======== INFORMATION SHOWN
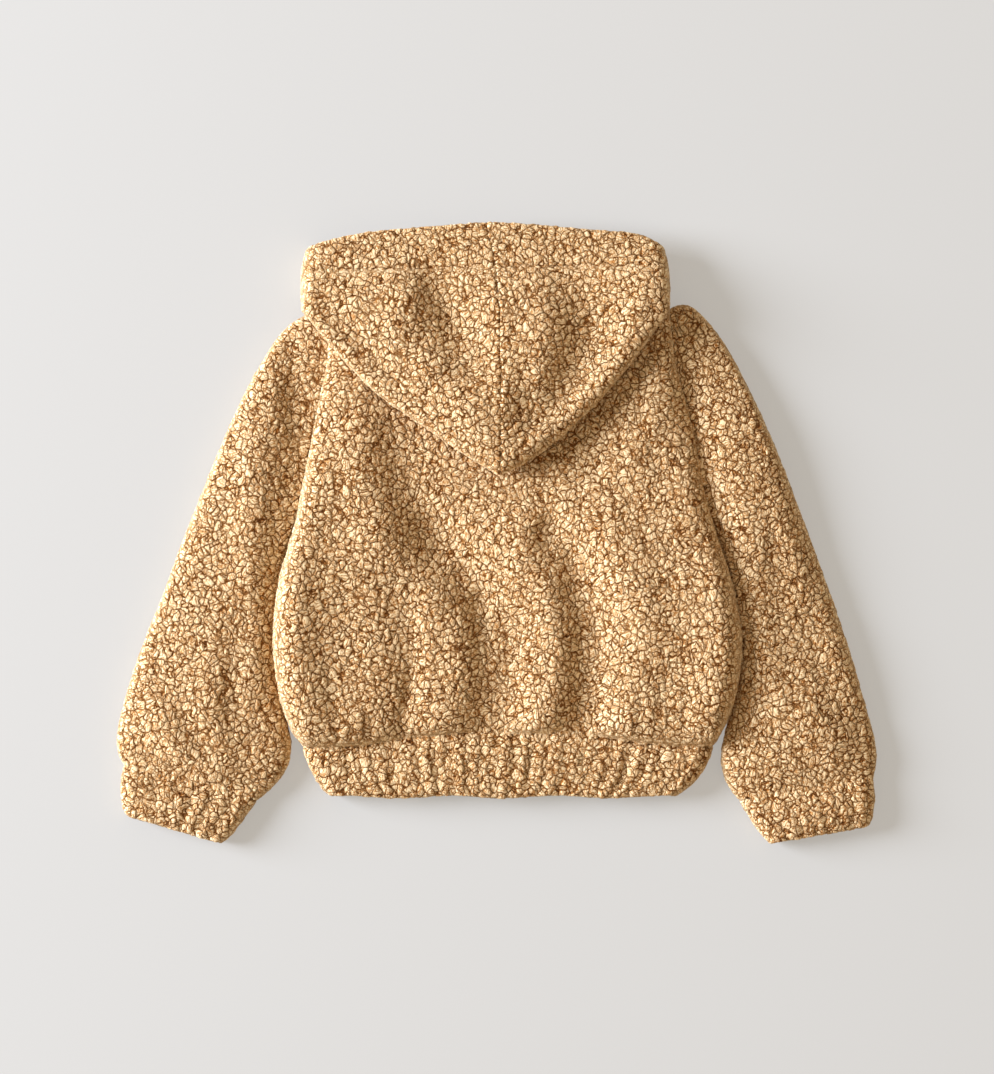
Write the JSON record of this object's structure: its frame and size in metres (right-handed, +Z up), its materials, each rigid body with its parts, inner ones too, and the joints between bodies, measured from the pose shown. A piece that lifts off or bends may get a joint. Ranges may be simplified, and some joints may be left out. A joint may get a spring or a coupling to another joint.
{
  "type": "plush hoodie",
  "caption": "Child's curly plush pullover hoodie laid flat on its front, hood thrown back over the back panel, gathered cuffs and hem band.",
  "frame": {"origin": "on the surface the garment lies on, below the middle of its outline", "axes": "+Z up off the surface, +Y towards the hood, +X to the right as seen from above with the hood at the top"},
  "size_m": [0.7222, 0.59, 0.0567],
  "materials": {
    "plush": "matte curly pile"
  },
  "bodies": {
    "root": {"body_back": "plush", "body_front": "plush", "sleeve_left": "plush", "sleeve_right": "plush", "cuff_left": "plush", "cuff_right": "plush", "hem_band": "plush", "hood_left": "plush", "hood_right": "plush"}
  },
  "joints": []
}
================
Each line above must be printed exactly as it appears.

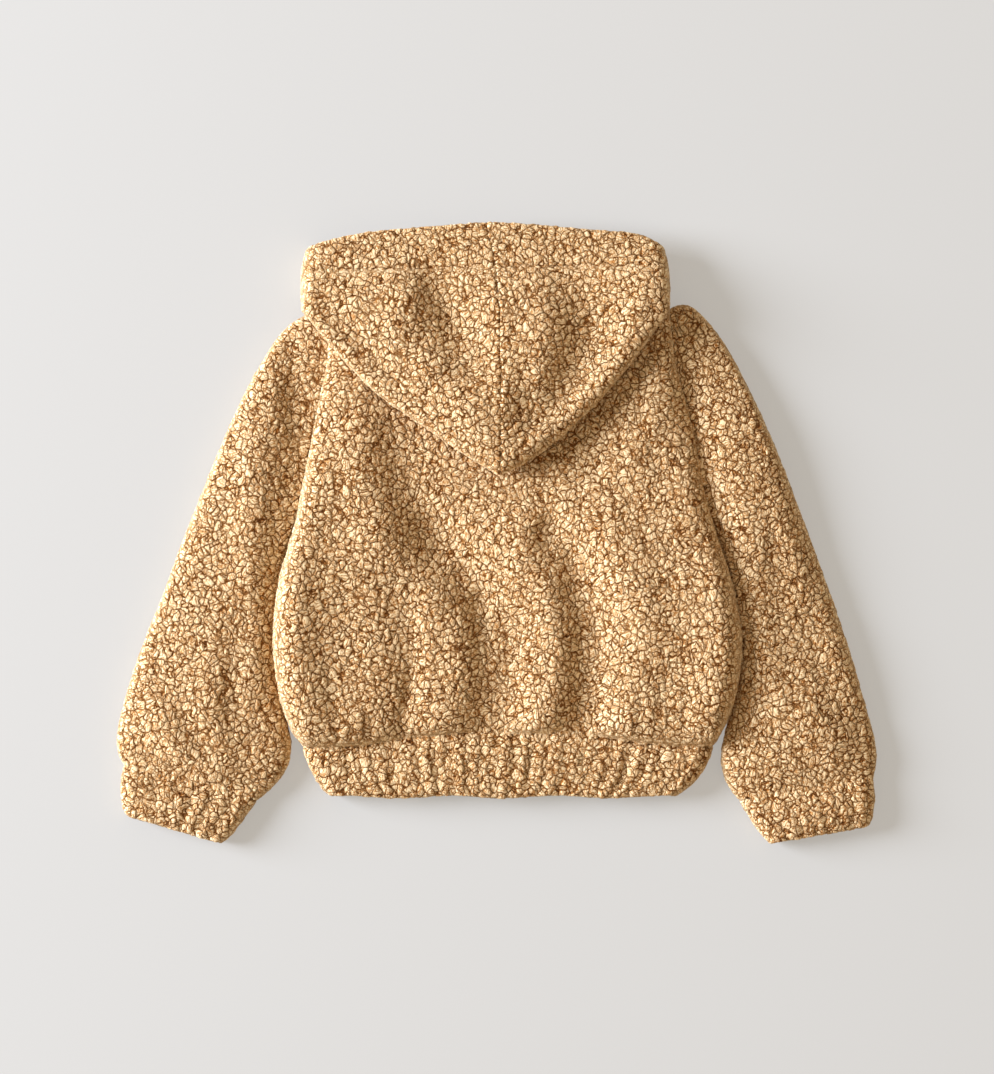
Write the JSON record of this object's structure: its frame and size in metres (right-handed, +Z up), its materials, each rigid body with its parts, inner ones too, and the joints between bodies, measured from the pose shown. A piece that lifts off or bends may get a joint. Ranges may be simplified, and some joints may be left out. A joint may get a spring or a coupling to another joint.
{
  "type": "plush hoodie",
  "caption": "Child's curly plush pullover hoodie laid flat on its front, hood thrown back over the back panel, gathered cuffs and hem band.",
  "frame": {"origin": "on the surface the garment lies on, below the middle of its outline", "axes": "+Z up off the surface, +Y towards the hood, +X to the right as seen from above with the hood at the top"},
  "size_m": [0.7222, 0.59, 0.0567],
  "materials": {
    "plush": "matte curly pile"
  },
  "bodies": {
    "root": {"body_back": "plush", "body_front": "plush", "sleeve_left": "plush", "sleeve_right": "plush", "cuff_left": "plush", "cuff_right": "plush", "hem_band": "plush", "hood_left": "plush", "hood_right": "plush"}
  },
  "joints": []
}